Townsend has a proposal to address the latter, making it a crime for anyone to “misplace” a ballot as well as to say that those which are not included in initial tallies are invalid, even if they turn up later, and cannot be counted.

There may be even more radical proposals waiting in the wings.

Last year, Rep. Shawnna Bolick, R-Phoenix, crafted a measure allowing the Arizona Legislature to overturn the results of a presidential election, even after the results had been certified and even after Congress had declared the winner, right up until noon on Jan. 20 when the president is sworn in.

Bolick did not respond to inquiries on whether she plans to reintroduce the measure.

There are other related measures that don’t directly affect how elections are run or votes are counted but also could influence the results.

Sen. Sonny Borrelli, R-Lake Havasu City, has been pushing for an investigation of social media platforms and search engines.

He contends some of these have been very biased toward one political party over another.
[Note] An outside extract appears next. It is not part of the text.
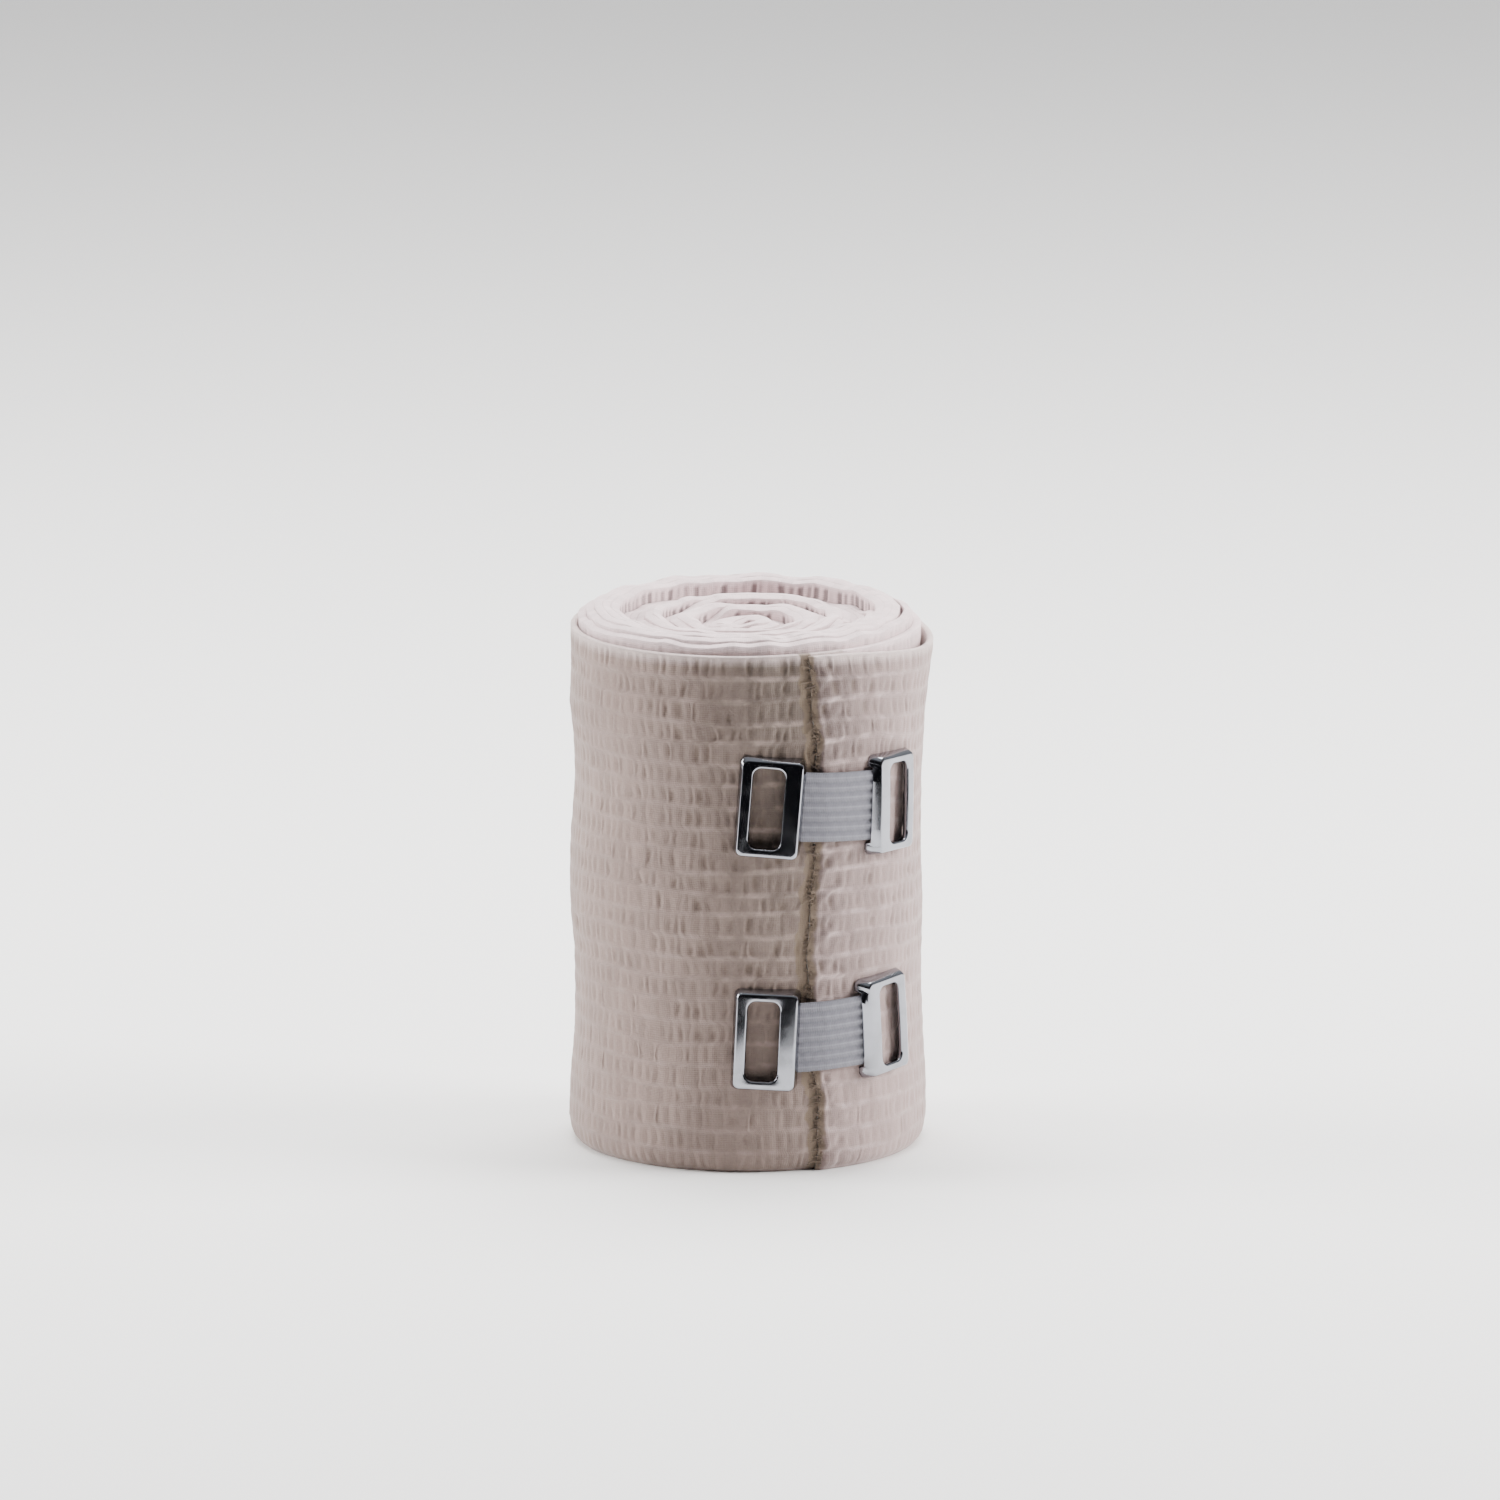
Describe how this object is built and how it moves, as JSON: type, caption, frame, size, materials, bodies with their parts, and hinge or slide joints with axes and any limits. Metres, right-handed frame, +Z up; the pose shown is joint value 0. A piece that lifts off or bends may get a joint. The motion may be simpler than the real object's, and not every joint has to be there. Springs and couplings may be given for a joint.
{
  "type": "rubber elastic bandage roll",
  "caption": "Wound crepe elastic bandage standing on end, its free end held by two stretch clips with windowed metal hooks.",
  "frame": {"origin": "centre of the roll's flat underside, on the roll's axis", "axes": "+Z up along the roll's axis; -Y is the front, where the free end is held by the clips; +X is to the right seen from the front"},
  "size_m": [0.0691, 0.0691, 0.104],
  "materials": {
    "bandage_cloth": "matte crepe weave of cotton and rubber yarns, pinkish beige, undyed",
    "hook_metal": "thin stamped steel with a bright nickel plating",
    "band_elastic": "ribbed woven elastic, greyish white"
  },
  "bodies": {
    "root": {"roll": "bandage_cloth", "loose_end": "bandage_cloth", "hook_upper_left": "hook_metal", "hook_upper_right": "hook_metal", "hook_lower_left": "hook_metal", "hook_lower_right": "hook_metal", "band_upper": "band_elastic", "band_lower": "band_elastic"}
  },
  "joints": []
}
For example, he said, the algorithms used by search engines to determine results when someone asks a question can be altered so that certain answers or subjects come up first. And there have been claims that sites like Twitter and Facebook have a liberal bias, an argument based in part on decisions by some sites that banned former President Trump after they said he violated their policies by inciting people to violence, particularly ahead of the Jan. 6 riot at the U.S. Capitol.

What makes this an election-related issue is that Arizona law requires the reporting of “in-kind’’ contributions to a candidate, meaning a donation not of cash but of a service with financial value. And those who violate campaign finance laws with unreported in-kind donations can be fined.